Tuesday, April 27, 2004

A strange day in politics
It was a strange day in New Zealand politics today. A Prime Minister who should have sacked one of her cabinet ministers did not....and the leader of the ACT party resigned when he probably should have stayed.
Of the two, Helen Clark is the more likely to regret her (in)decision. She will now be seen as weak and inconsistent (she has sacked other cabinet ministers for far less), and pandering to Maori when she would not tolerate the same from pakeha.
As for ACT: Richard Prebble is not the problem that underlies their terrible plunge in the opinion polls. And there really is no-one else among the party's MPs who will do any better. The real problem is that National has moved some of its policies to the right, and squeezed ACT out to the very edges.

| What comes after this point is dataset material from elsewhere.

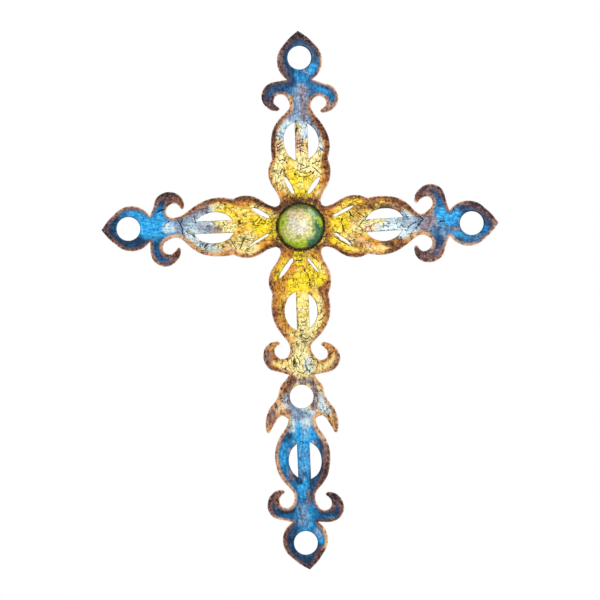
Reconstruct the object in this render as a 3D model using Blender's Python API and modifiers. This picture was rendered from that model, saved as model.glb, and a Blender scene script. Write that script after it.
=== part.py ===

Not that this will do the poor voter any good, either way. National leader Don Brash may be right of centre economically, but he is very liberal/left-wing socially. He will not provide National with the coherent basis it needs if it is to regain its position as a centrist conservative party. The party will continue to wobble around a confused core of beliefs (and consequently, policies).
ACT will continue to be predominantly libertarian (there is even less future in them trying to become more conservative).
So the poor voter looking for a party with sound conservative values is going to struggle in vain. It may be that NZ First is the best placed to exploit the gap - and once again Winston Peters will be king maker after the next election. He must be laughing all the way to the polls.